Police arrest two employees of firm operating illegal scheme
A foreign exchange trading scam in which investors have potentially suffered losses amounting to several crores has been unearthed in Bangalore.
Sources in the police confirmed that four First Information Reports (FIRs) have been filed and two employees of the company operating the illegal scheme arrested. Police sources confirmed that the FIRs had been filed before the Fourth Additional Chief Metropolitan Magistrate, based on complaints by several investors at the Ashoknagar police station.
They confirmed that the scheme is a serious infringement of the Foreign Exchange Management Act (FEMA), which prohibits resident Indians from trading in foreign exchange.
Bangalore-based Rochester Investment Consulting Pvt. Ltd. lured investors seeking quick returns from a volatile forex market since 2009. Several investors and an ex-employee of the company told The Hindu that the company funnelled their investments to Master Field Financial Consultants, a company based in the British Virgin Islands, a tax haven.
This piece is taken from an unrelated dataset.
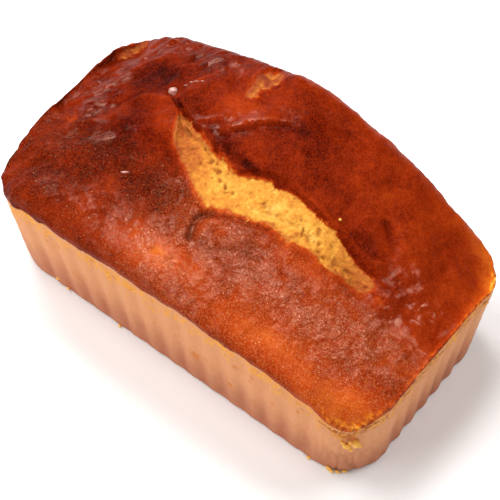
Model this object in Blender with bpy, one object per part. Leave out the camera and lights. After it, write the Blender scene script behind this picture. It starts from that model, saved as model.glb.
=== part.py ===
"""Pound cake loaf: one solid with fluted tapering sides and a domed top that has split open.

The frame has its origin at the middle of the flat base. X runs along the loaf, Z is up,
and the long torn split of the top lies near Y = 0.
"""
import math

import bmesh
import bpy
import numpy as np

# Driving sizes in metres
LENGTH = 0.205
WIDTH = 0.1094
RIM_HEIGHT = 0.0572
BASE_INSET = 0.0040
RIM_CORNER_RADIUS = 0.0215
BASE_CORNER_RADIUS = 0.0222
BASE_EDGE_RADIUS = 0.0014

# The upright flutes that the baking case leaves in the sides
LONG_SIDE_FLUTES = 14
END_FLUTES = 6
FLUTE_DEPTH = 0.0009
FLUTE_FADE_HEIGHT = 0.012
FLUTE_LEAST_SHARE = 0.35
LONG_FOOT_SHARE = 0.35
LONG_FOOT_HEIGHT = 0.010

# The line where the crust meets the side: bowed along the front, rippled all round
RIM_LIFT = 0.0020
RIM_BOW = 0.0045
RIM_BOW_MIDDLE_X = 0.020
RIM_BOW_REACH = 0.085
RIM_BOW_LIMIT = 0.003
RIM_RIPPLE = 0.0008
RIM_RIPPLE_REACH = 0.0062
END_RIM_LIFT = 0.0004
END_STARTS_X = 0.085
END_EASE = 0.012

# The dome
DOME_RISE = 0.0305
DOME_PEAK_X = -0.002
LEFT_FALL_POWER = 1.65
RIGHT_FALL_POWER = 1.80
DOME_HALF_LENGTH = 0.090
END_SWELL = 0.0045
FRONT_SHARE = 0.06
SLOPE_SHARE = 0.60
SLOPE_POWER = 0.85
BACK_SHARE = 0.34
BACK_RAMP_START_Y = -0.014
BACK_RAMP_LENGTH = 0.044
BACK_OVERHANG = 0.0066
BULGE_POWER = 1.5
BULGE_START_Y = 0.010
BULGE_EASE = 0.035
BULGE_LIFT = 0.32
EDGE_OVERHANG = 0.0003
EDGE_LIFT = 0.0012
FRONT_SHOULDER = 0.0055
END_SHOULDER = 0.0085
BACK_SHOULDER = 0.0150
SHOULDER_ENDS_X = 0.080
SHOULDER_EASE = 0.020

# Corners where the crust hangs lower: side in x, side in y, drop, reach along x, reach along y
CORNER_DROPS = (
    (1.0, 1.0, 0.0090, 0.066, 0.042),
    (-1.0, 1.0, 0.0032, 0.034, 0.042),
    (-1.0, -1.0, 0.0080, 0.026, 0.042),
    (1.0, -1.0, 0.0120, 0.030, 0.014),
)

# The split along the top: its two lips, the valley of crumb and the step up to the far lip
SPLIT_LEFT_X = -0.054
SPLIT_RIGHT_X = 0.074
NEAR_LIP = ((-0.054, 0.0178), (-0.0425, 0.0087), (-0.0370, -0.0008), (-0.0225, -0.0080), (-0.0100, -0.0148),
            (0.0134, -0.0108), (0.0214, -0.0084), (0.0294, -0.0099), (0.0410, -0.0069), (0.0480, -0.0090),
            (0.0640, -0.0062), (0.074, 0.0010))
FAR_LIP = ((-0.054, 0.0184), (-0.0343, 0.0100), (-0.0150, 0.0036), (-0.0057, 0.0014), (0.0023, 0.0064),
           (0.0235, 0.0086), (0.0364, 0.0062), (0.0468, 0.0052), (0.0627, 0.0018), (0.074, 0.0016))
LEAST_SPLIT_WIDTH = 0.003
VALLEY_DEPTH = 0.0024
VALLEY_POWER = 1.6
FAR_LIP_STEP = 0.0016
FAR_LIP_WIDTH = 0.0012
FAR_LIP_ROLL = 0.0010
FAR_LIP_ROLL_LENGTH = 0.007
SPLIT_END_EASE = 0.013
ROWS_ACROSS_HALF_SPLIT = 3.0
ROW_CALM = 0.004
NEARLY_ZERO = 1e-6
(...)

Rochester’s modus operandi was to lure customers through ads with a promise of high returns on investments. Krishna Kishore Reddy, a former employee at Rochester, told The Hindu that investments were routinely transferred to Master Field’s account in the Singapore branch of the Development Bank of Singapore (DBS). “The first couple of trades for most investors (relatively small amounts) invariably yielded profits, but after the third or fourth trade, we gradually lost our money.”
No trade at all
Asked about the modus operandi, Mr. Reddy said the actual software platform was a “dud”, one on which no real forex trade took place at all. The software was provided “free” by Rochester, he said regretfully. He was so taken in by the initial profits, he got 18 more investors to invest in the illegal scheme.
Attempts to speak to Rochester’s senior officials were unfruitful.
Mr. Reddy said investors were told in June 2011 that the company’s agreement with Master Field stood terminated. Employees were told that the new partner, Pacific Index International Ltd., would handle the investments. However, Rochester’s associates — Master Field and Pacific Index — shared the same postal address in the Virgin Islands. Both also had bank accounts in the same branch, he said.
They lost heavily
A couple of other investors also confirmed that they initially profited from the scheme, before losing heavily. “Rochester did not allow me to encash the profit from my first trade. But after a few more trades, my entire investment of about U.S. $20,000 (Rs. 11.39 lakh) was wiped out,” said Priya Sridharan, a postgraduate in International Finance.
N. Dwarkanatha, an expert in project finance, claimed he lost his entire investment of $75,000 (Rs. 42.75 lakh) made between December 2011 and March 2012. Mr. Reddy said Rochester was only the tip of the iceberg; at least 15 similar schemes were still operating in Bangalore.